WORK TO BE COMPLETED:
Up to and including the line that contains "# charging socket towards -X.", repeat each line of the data exactly, starting from the first.

● ● ● ●

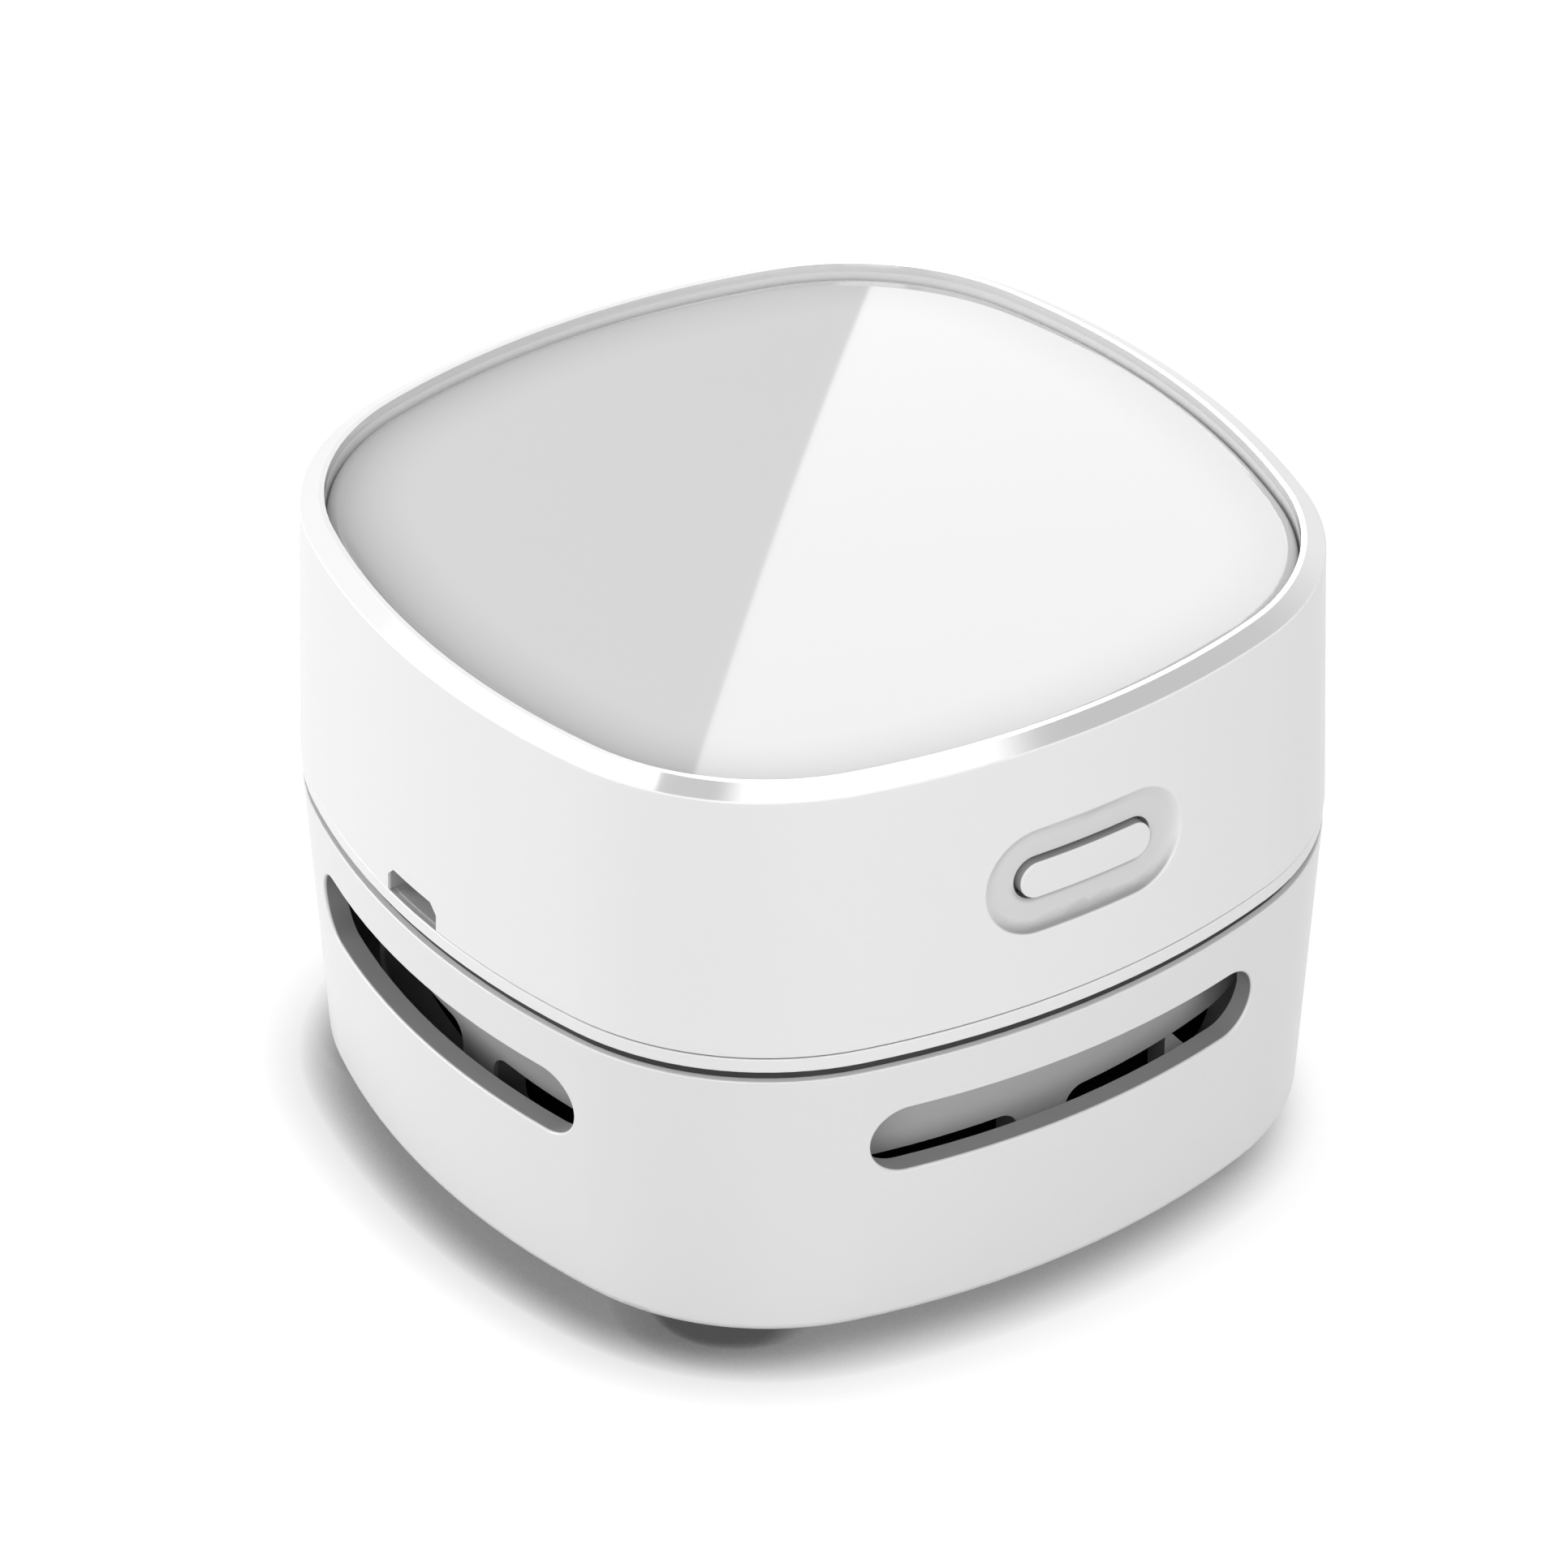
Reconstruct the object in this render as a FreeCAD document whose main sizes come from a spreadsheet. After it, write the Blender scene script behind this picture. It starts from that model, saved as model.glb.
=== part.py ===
import FreeCAD, Part
import Sketcher
import math
import os
import re

# A desktop mini vacuum cleaner: a tapered dust box with four exhaust slots stands on rubber
# feet, and a motor unit with the battery, the fan and the power button lifts off it.
# Millimetres, +Z up, origin on the table under the middle of the case, button towards -Y,
# charging socket towards -X.

SIZES = {
    # case outline: a square of four flat arcs joined by four corner arcs
    "half_width": 41.5,
    "corner_radius": 25.2,
    "side_radius": 78.0,
    "wall": 2.0,
    "floor_thickness": 2.6,
    "bottom_inset": 1.6,
    "bottom_edge_radius": 1.1,
    "lower_top_inset": 0.1,
    "upper_draft": 0.82,
    "bevel_width": 1.7,
    "rim_land": 0.47,
    "edge_radius": 0.15,
    # heights, from the table up
    "foot_height": 3.0,
    "lower_height": 27.64,
    "seam_gap": 0.99,
    "band_height": 1.55,
    "line_height": 0.18,
    "line_depth": 0.7,
    "upper_height": 25.05,
    "bevel_height": 0.92,
    # clearances: between pieces that come apart, pieces fixed together, a shaft in its bore
    "lift_gap": 0.3,
    "fit_gap": 0.1,
    "run_gap": 0.04,
    "press_gap": 0.02,
    # exhaust slots, one in each side of the lower shell
    "slot_length": 40.2,
    "slot_height": 6.8,
    "slot_rise": 19.45,
    "slot_edge_radius": 0.2,
    # dust cage and its filter
    "cage_inset": 6.3,
    "cage_wall": 3.2,
    "window_rise": 5.0,
    "window_height": 6.5,
    "window_width": 17.5,
    "pillar_width": 5.0,
    "corner_window_width": 30.0,
    "window_corner": 1.9,
    "stay_place": 14.8,
    "stay_top": 0.35,
    "stay_foot": 2.4,
    "stay_drop": 2.5,
    "stay_inset": 2.1,
    "stay_depth": 2.4,
    "rib_width": 1.2,
    "rib_height": 1.6,
    "mesh_thickness": 0.5,
    "mesh_height": 8.6,
    "cage_boss_height": 4.0,
    "cage_screw_across": 16.0,
    "cage_screw_setback": 3.8,
    # suction mouth, its plate, duct and brushes
    "mouth_length": 38.0,
    "mouth_width": 11.0,
    "duct_wall": 1.2,
    "eye_length": 15.2,
    "eye_width": 14.8,
    "flange_length": 50.0,
    "flange_width": 17.0,
    "flange_thickness": 1.2,
    "duct_boss_height": 5.0,
    "nozzle_screw_offset": 22.3,
    "nozzle_length": 60.0,
    "nozzle_width": 34.0,
    "nozzle_corner": 6.0,
    "nozzle_thickness": 1.6,
    "nozzle_recess": 1.4,
    "brush_length": 46.0,
    "brush_width": 2.8,
    "brush_offset": 10.5,
    "brush_drop": 2.4,
    "tuft_radius": 0.8,
    "tuft_pitch": 3.1,
    # feet
    "foot_reach": 9.9,
    "foot_radius": 3.6,
    "foot_recess": 0.8,
    "foot_edge": 0.6,
    # screws
    "screw_radius": 1.0,
    "screw_head_radius": 1.8,
    "screw_head_height": 1.1,
    "screw_boss_radius": 2.5,
    "screw_length": 5.5,
    "drive_length": 2.2,
    "drive_width": 0.45,
    "drive_depth": 0.6,
    # chassis
    "spigot_depth": 3.0,
    "spigot_wall": 1.6,
    "post_setback": 4.55,
    "gasket_width": 1.6,
    "seal_inset": 0.75,
    "seal_width": 1.1,
    "deck_boss_height": 2.0,
    # motor and its well
    "motor_radius": 12.2,
    "motor_length": 25.0,
    "motor_cap_radius": 11.7,
    "motor_cap_height": 2.0,
    "motor_nose_radius": 3.1,
    "motor_screw_offset": 8.5,
    "well_depth": 9.0,
    "well_floor": 1.8,
    "well_wall": 1.8,
    "collar_height": 7.0,
    "flange_reach": 3.0,
    "flange_height": 1.2,
    "damper_height": 1.5,
    "shaft_radius": 1.0,
    "bush_radius": 2.2,
    # fan and its cover
    "impeller_radius": 17.0,
    "impeller_hub_radius": 3.0,
    "impeller_plate": 1.0,
    "blade_height": 4.6,
    "blade_thickness": 0.9,
    "blade_bend": 14.0,
    "blade_swing": 11.1,
    "blade_root_radius": 6.6,
    "blade_tip_gap": 0.4,
    "hub_cap_height": 1.6,
    "fan_running_gap": 0.8,
    "cover_radius": 20.5,
    "cover_plate": 1.2,
    "cover_ring_width": 4.6,
    "cover_ring_thickness": 1.6,
    "vane_length": 1.8,
    "vane_thickness": 1.0,
    "ear_offset": 21.5,
    # upper shell
    "panel_drop": 1.05,
    "panel_thickness": 2.0,
    "panel_crown": 0.5,
    "panel_dome_radius": 1450.0,
    "panel_edge_radius": 1.4,
    "ledge_width": 2.0,
    "ledge_thickness": 1.2,
    "post_radius": 2.6,
    "gusset_radius": 2.2,
    "gusset_reach": 1.9,
    # power button
    "button_height": 45.3,
    "button_length": 13.4,
    "button_width": 3.4,
    "button_gap": 0.35,
    "button_inset": 0.1,
    "button_edge_radius": 0.15,
    "dish_length": 20.5,
    "dish_width": 10.3,
    "dish_depth": 0.75,
    "dish_cove_radius": 1.6,
    "dish_edge_radius": 0.2,
    "button_lip": 1.3,
    "button_lip_thickness": 1.0,
    "button_backset": 0.65,
    "button_travel": 0.8,
    "stem_radius": 1.2,
    "stem_length": 1.2,
    "plunger_radius": 1.2,
    "plunger_length": 2.1,
    "switch_side": 6.0,
    "switch_depth": 3.5,
    "switch_board_width": 16.0,
    "switch_margin": 1.5,
    "board_thickness": 1.2,
    "guide_width": 2.0,
    "guide_height": 6.0,
    "guide_side": 1.2,
    # charging socket and main board
    "usb_width": 7.3,
    "usb_height": 2.35,
    "usb_corner": 0.9,
    "usb_depth": 5.4,
    "usb_sheet": 0.3,
    "usb_setback": 0.4,
    "notch_gap": 0.2,
    "board_setback": 2.0,
    "board_length": 17.4,
    "board_half_width": 13.0,
    "board_screw_edge": 3.6,
    "board_screw_side": 5.0,
    "board_rest_edge": 2.4,
    "board_rest_side": 10.0,
    "board_post_radius": 2.0,
    "chip_side": 6.0,
    "chip_height": 1.2,
    "coil_radius": 2.4,
    "coil_height": 2.1,
    "capacitor_radius": 2.0,
    "capacitor_height": 6.0,
    "part_edge": 10.0,
    "part_spread": 6.0,
    # battery
    "battery_radius": 7.1,
    "battery_end_gap": 0.1,
    "battery_gap": 0.8,
    "battery_floor": 1.0,
    "battery_tab": 0.3,
    "saddle_offset": 15.0,
    "saddle_width": 3.0,
    "saddle_arm": 1.3,
    "saddle_grip": 3.0,
    "cradle_reach": 4.0,
    "cradle_thickness": 0.8,
}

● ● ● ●

EXPECTED OUTPUT:
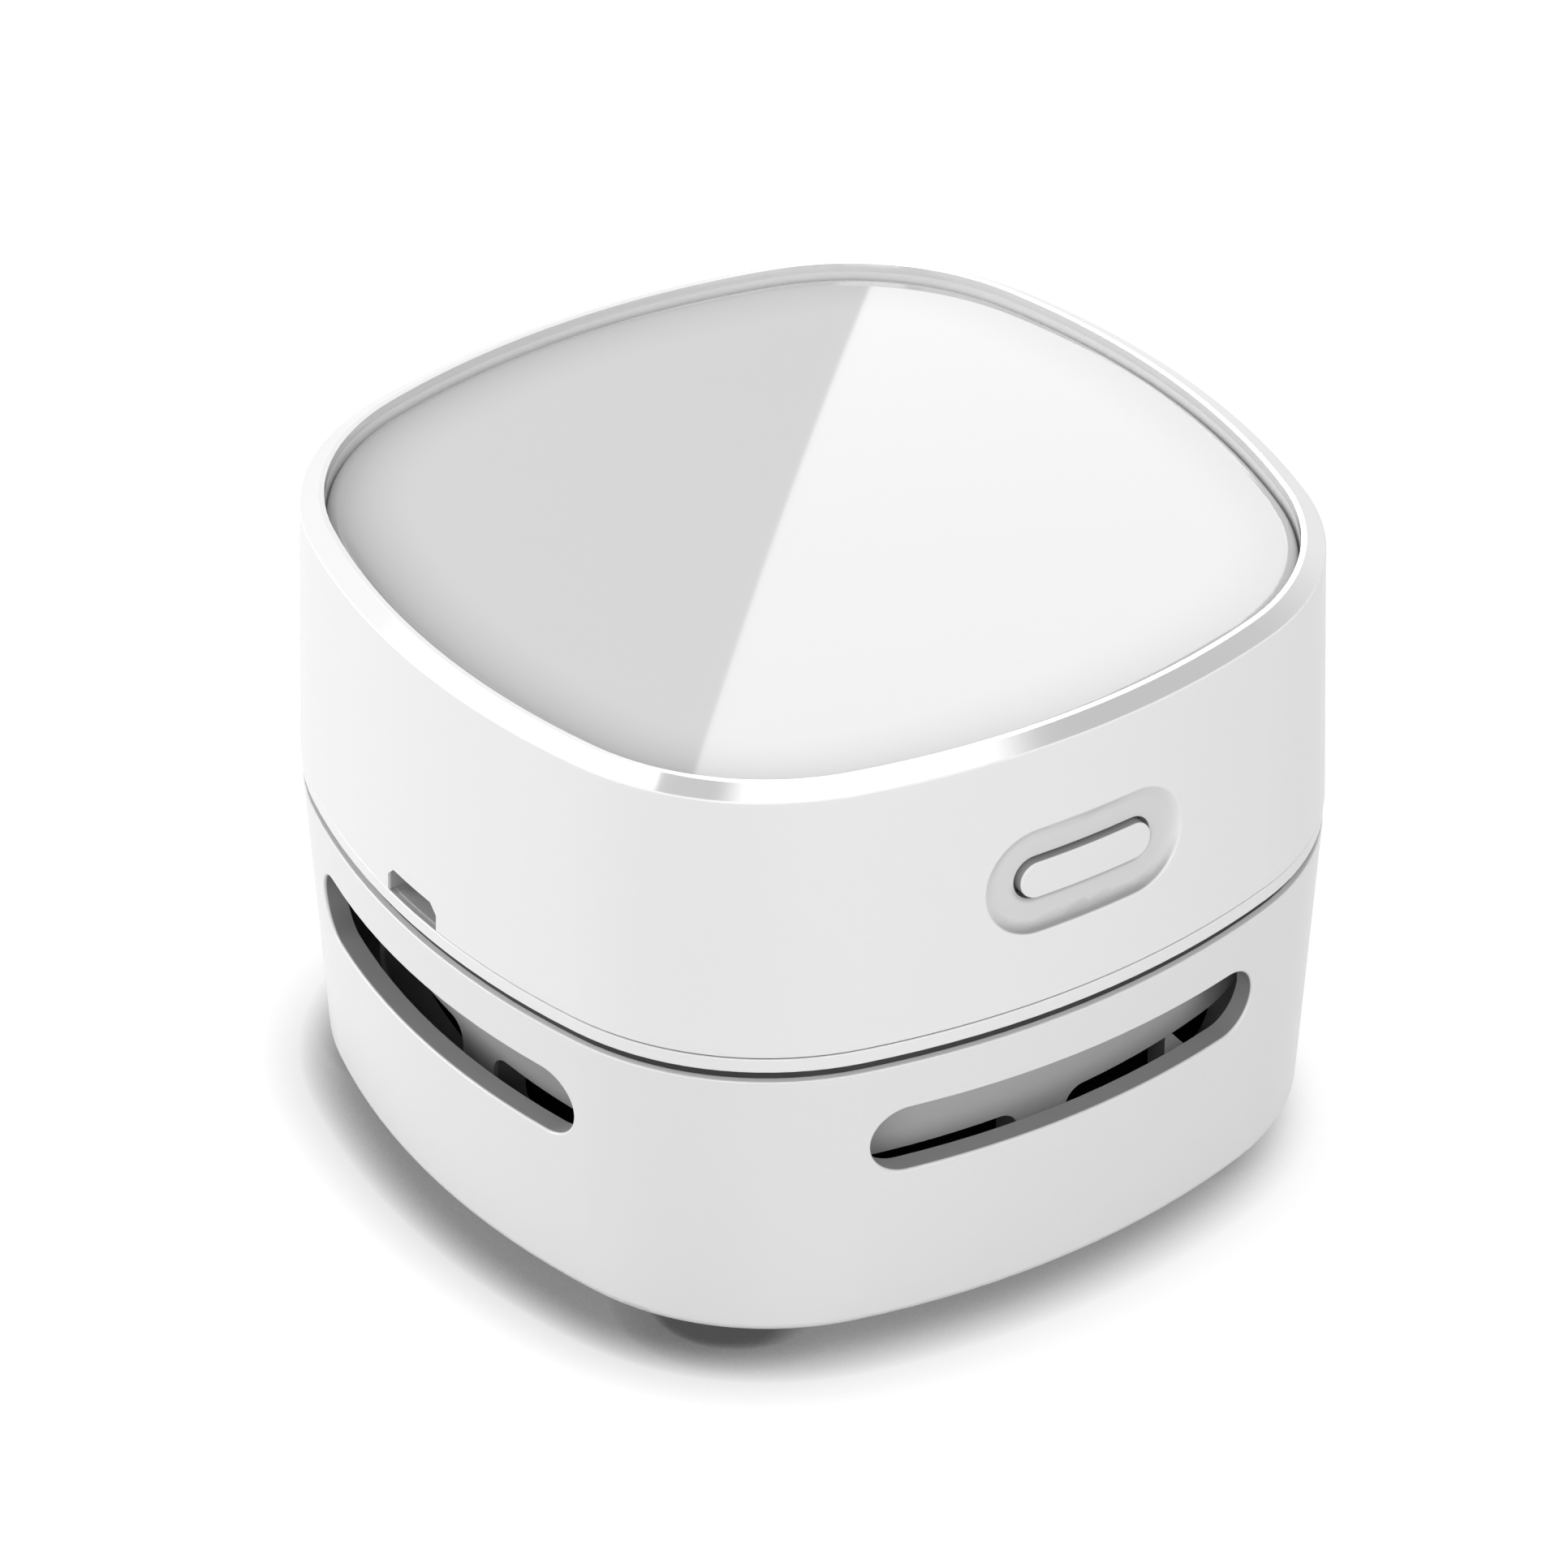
Reconstruct the object in this render as a FreeCAD document whose main sizes come from a spreadsheet. After it, write the Blender scene script behind this picture. It starts from that model, saved as model.glb.
=== part.py ===
import FreeCAD, Part
import Sketcher
import math
import os
import re

# A desktop mini vacuum cleaner: a tapered dust box with four exhaust slots stands on rubber
# feet, and a motor unit with the battery, the fan and the power button lifts off it.
# Millimetres, +Z up, origin on the table under the middle of the case, button towards -Y,
# charging socket towards -X.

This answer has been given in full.